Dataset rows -
++++++

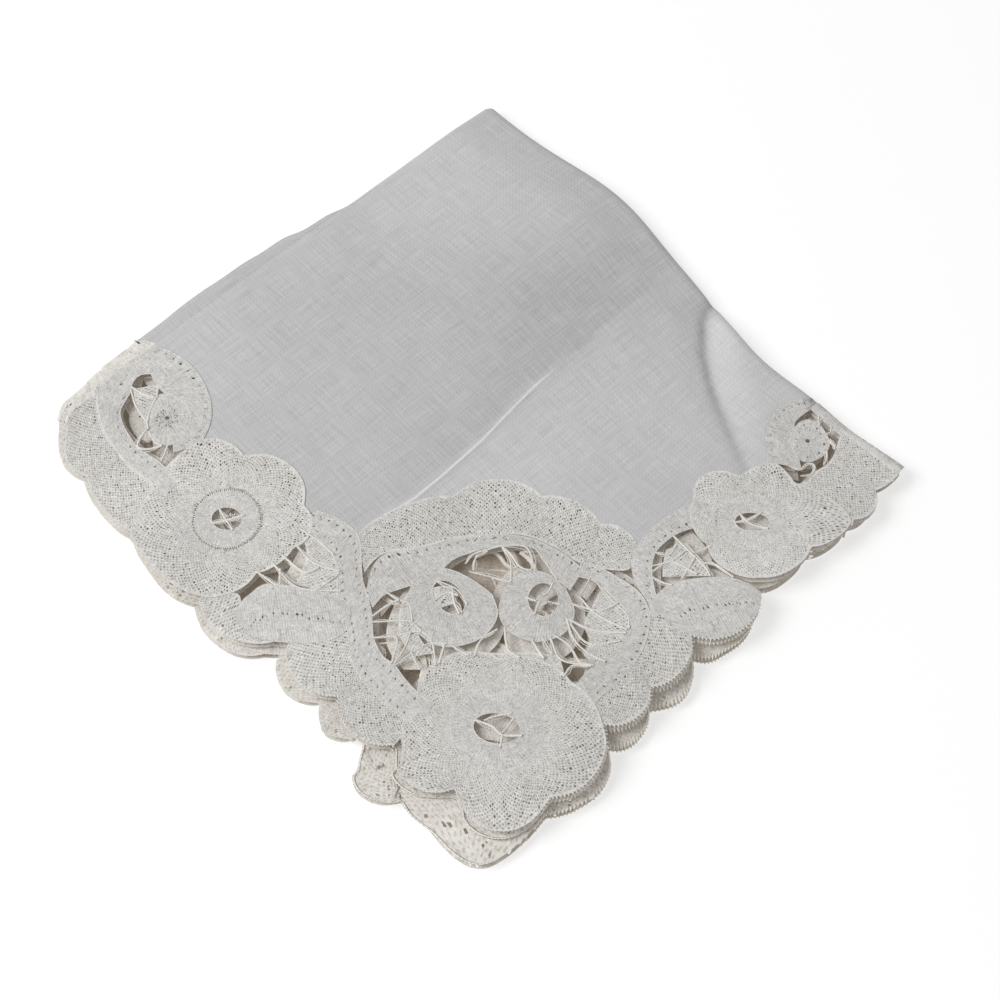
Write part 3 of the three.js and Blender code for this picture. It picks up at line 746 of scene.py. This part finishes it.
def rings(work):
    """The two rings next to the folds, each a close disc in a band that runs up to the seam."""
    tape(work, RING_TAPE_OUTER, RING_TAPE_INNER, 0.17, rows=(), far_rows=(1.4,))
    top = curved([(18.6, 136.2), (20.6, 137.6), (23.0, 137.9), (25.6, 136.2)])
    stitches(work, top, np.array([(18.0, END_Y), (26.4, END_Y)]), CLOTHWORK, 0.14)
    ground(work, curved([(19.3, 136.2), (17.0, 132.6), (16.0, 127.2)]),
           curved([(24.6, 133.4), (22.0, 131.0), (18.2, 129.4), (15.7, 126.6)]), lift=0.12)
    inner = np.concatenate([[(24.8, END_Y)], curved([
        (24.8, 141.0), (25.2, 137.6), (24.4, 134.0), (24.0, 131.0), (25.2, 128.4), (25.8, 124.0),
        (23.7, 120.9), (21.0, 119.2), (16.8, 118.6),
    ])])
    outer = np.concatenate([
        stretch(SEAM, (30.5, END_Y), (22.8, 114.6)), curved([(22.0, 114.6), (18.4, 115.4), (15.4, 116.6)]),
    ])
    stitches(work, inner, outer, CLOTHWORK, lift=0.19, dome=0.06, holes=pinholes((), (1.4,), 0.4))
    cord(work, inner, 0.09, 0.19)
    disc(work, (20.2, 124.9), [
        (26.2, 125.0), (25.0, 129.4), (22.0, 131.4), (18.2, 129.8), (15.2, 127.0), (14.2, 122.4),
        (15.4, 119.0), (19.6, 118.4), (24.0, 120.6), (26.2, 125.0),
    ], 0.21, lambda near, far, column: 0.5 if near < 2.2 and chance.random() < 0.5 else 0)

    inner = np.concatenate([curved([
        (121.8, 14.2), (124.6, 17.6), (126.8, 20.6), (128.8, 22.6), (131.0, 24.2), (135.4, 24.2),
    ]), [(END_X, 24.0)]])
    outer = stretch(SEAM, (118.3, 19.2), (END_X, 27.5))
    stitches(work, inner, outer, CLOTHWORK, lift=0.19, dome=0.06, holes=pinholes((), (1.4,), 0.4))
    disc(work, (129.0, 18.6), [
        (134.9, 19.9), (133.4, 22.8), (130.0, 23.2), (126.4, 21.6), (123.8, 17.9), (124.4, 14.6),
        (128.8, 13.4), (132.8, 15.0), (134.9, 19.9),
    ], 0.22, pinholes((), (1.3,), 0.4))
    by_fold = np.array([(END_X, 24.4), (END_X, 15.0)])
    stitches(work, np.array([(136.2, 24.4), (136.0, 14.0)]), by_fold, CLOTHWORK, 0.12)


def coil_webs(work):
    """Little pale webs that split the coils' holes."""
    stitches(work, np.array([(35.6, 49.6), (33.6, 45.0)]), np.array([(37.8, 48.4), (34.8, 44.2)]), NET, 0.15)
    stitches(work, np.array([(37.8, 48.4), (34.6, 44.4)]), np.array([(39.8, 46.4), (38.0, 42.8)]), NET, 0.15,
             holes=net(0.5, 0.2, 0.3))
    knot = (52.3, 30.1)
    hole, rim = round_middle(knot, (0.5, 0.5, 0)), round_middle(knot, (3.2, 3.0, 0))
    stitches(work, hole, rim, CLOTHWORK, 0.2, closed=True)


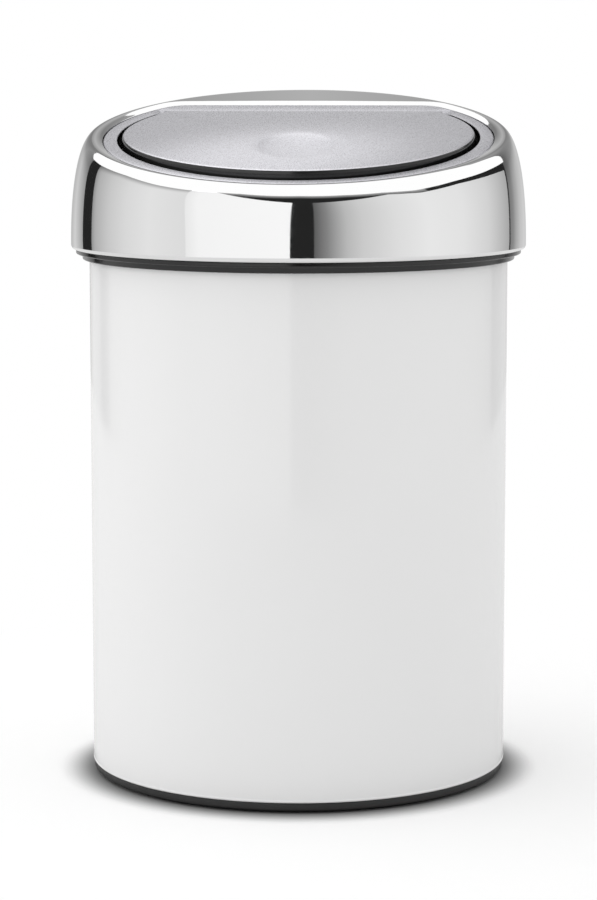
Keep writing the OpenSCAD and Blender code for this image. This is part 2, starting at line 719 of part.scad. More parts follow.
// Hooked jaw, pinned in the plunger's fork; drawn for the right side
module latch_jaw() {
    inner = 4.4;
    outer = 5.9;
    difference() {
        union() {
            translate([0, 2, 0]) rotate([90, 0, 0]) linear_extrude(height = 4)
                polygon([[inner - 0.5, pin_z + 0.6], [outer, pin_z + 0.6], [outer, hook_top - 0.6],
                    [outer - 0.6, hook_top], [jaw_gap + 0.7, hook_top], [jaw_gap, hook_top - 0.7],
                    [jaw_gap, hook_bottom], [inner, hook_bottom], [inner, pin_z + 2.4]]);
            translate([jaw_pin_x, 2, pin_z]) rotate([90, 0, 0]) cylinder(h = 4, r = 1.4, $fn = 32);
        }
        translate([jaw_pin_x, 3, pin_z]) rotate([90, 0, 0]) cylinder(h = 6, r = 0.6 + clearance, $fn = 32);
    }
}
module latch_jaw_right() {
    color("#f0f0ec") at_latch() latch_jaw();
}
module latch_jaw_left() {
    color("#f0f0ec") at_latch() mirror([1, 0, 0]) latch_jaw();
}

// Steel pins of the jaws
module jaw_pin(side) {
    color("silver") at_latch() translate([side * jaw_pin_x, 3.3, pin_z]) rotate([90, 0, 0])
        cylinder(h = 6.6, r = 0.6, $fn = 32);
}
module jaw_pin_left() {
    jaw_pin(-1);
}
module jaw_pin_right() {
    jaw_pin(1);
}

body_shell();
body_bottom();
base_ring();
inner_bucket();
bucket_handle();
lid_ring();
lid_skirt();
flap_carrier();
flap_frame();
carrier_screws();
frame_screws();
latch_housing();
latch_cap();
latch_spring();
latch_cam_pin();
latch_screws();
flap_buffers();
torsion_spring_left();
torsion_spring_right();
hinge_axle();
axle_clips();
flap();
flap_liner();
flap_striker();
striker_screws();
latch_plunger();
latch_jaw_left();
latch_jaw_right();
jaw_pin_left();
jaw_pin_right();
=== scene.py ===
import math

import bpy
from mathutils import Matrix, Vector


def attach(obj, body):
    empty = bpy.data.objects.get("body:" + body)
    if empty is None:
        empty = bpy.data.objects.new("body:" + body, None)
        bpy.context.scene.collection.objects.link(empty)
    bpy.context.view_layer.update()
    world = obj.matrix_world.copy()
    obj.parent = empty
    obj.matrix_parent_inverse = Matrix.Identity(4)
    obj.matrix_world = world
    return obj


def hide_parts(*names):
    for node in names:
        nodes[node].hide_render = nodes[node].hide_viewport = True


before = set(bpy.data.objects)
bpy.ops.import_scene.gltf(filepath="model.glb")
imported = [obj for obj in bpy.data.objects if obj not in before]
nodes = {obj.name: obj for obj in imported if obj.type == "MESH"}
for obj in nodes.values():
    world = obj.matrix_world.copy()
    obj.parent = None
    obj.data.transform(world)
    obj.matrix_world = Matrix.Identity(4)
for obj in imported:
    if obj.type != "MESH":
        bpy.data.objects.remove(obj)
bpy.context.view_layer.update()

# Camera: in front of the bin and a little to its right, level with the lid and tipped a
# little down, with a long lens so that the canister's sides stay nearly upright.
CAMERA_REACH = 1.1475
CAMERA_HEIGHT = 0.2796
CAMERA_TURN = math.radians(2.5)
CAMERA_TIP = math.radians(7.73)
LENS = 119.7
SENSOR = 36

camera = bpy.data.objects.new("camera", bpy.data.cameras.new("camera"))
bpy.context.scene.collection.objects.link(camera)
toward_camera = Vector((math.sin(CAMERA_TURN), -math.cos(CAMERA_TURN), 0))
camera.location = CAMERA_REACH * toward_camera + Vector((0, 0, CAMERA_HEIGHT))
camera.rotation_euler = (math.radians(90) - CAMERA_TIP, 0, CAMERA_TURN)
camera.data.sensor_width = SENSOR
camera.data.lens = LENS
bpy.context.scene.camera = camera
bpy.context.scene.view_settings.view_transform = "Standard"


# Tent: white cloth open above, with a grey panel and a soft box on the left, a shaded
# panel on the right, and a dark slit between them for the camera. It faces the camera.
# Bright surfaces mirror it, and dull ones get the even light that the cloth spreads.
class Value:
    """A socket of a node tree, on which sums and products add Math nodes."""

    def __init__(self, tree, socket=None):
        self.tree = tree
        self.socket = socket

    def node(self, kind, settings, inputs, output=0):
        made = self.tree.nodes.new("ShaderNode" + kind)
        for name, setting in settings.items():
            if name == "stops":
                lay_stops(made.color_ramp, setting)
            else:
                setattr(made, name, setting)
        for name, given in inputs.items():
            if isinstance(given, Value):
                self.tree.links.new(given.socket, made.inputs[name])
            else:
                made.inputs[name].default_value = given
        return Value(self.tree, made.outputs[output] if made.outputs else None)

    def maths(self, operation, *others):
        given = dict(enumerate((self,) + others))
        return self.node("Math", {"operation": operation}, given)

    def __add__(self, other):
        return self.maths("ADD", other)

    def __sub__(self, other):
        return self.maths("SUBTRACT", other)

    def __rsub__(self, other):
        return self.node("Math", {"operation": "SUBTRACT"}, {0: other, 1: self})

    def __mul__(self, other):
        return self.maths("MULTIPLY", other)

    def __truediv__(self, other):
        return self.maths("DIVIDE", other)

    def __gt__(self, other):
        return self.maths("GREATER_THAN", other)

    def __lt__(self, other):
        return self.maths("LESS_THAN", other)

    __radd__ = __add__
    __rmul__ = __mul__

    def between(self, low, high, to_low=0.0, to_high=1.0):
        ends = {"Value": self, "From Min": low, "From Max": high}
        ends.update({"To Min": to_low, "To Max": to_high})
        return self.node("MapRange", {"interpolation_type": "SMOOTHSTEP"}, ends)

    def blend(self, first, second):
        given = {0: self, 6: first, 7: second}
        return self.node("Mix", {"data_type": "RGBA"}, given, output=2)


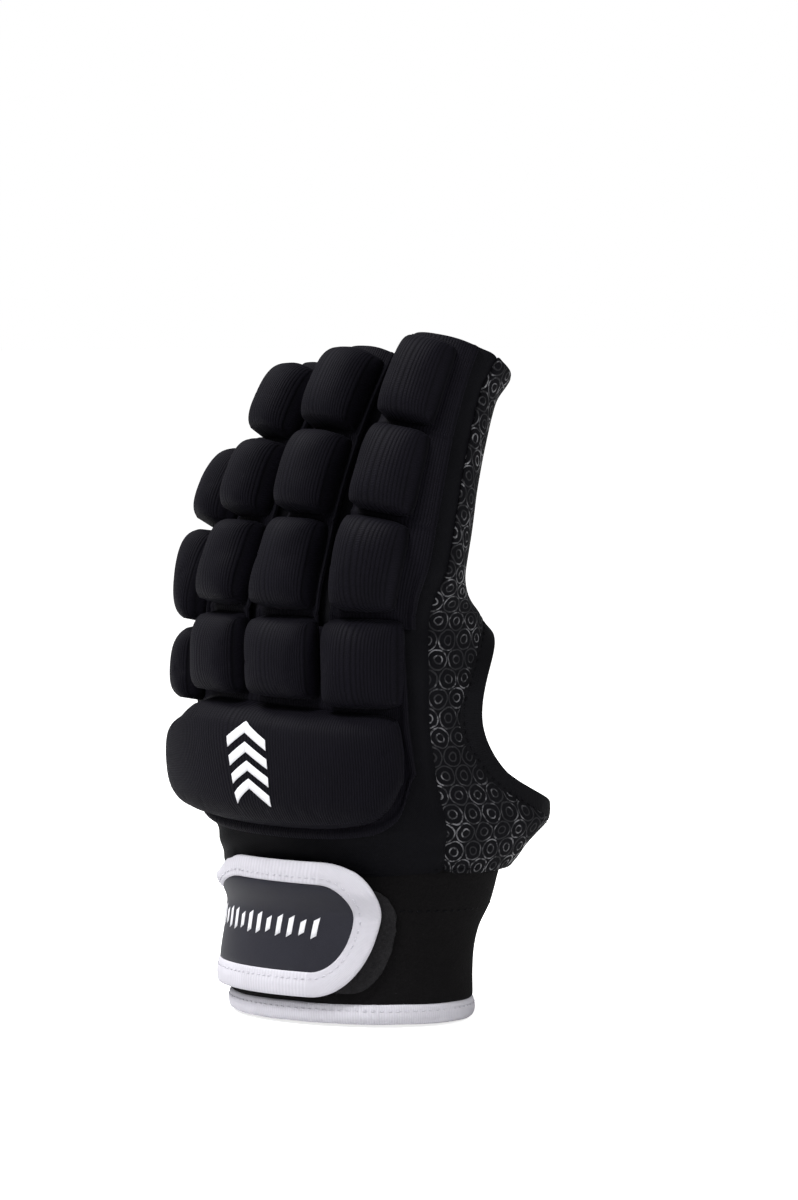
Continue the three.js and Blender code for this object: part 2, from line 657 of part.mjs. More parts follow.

++++++

Goal - Retype exactly the lines above, from the one with "body_shell();" through the one with "bpy.data.objects.remove(obj)", inclusive.

Answer below -
body_shell();
body_bottom();
base_ring();
inner_bucket();
bucket_handle();
lid_ring();
lid_skirt();
flap_carrier();
flap_frame();
carrier_screws();
frame_screws();
latch_housing();
latch_cap();
latch_spring();
latch_cam_pin();
latch_screws();
flap_buffers();
torsion_spring_left();
torsion_spring_right();
hinge_axle();
axle_clips();
flap();
flap_liner();
flap_striker();
striker_screws();
latch_plunger();
latch_jaw_left();
latch_jaw_right();
jaw_pin_left();
jaw_pin_right();
=== scene.py ===
import math

import bpy
from mathutils import Matrix, Vector


def attach(obj, body):
    empty = bpy.data.objects.get("body:" + body)
    if empty is None:
        empty = bpy.data.objects.new("body:" + body, None)
        bpy.context.scene.collection.objects.link(empty)
    bpy.context.view_layer.update()
    world = obj.matrix_world.copy()
    obj.parent = empty
    obj.matrix_parent_inverse = Matrix.Identity(4)
    obj.matrix_world = world
    return obj


def hide_parts(*names):
    for node in names:
        nodes[node].hide_render = nodes[node].hide_viewport = True


before = set(bpy.data.objects)
bpy.ops.import_scene.gltf(filepath="model.glb")
imported = [obj for obj in bpy.data.objects if obj not in before]
nodes = {obj.name: obj for obj in imported if obj.type == "MESH"}
for obj in nodes.values():
    world = obj.matrix_world.copy()
    obj.parent = None
    obj.data.transform(world)
    obj.matrix_world = Matrix.Identity(4)
for obj in imported:
    if obj.type != "MESH":
        bpy.data.objects.remove(obj)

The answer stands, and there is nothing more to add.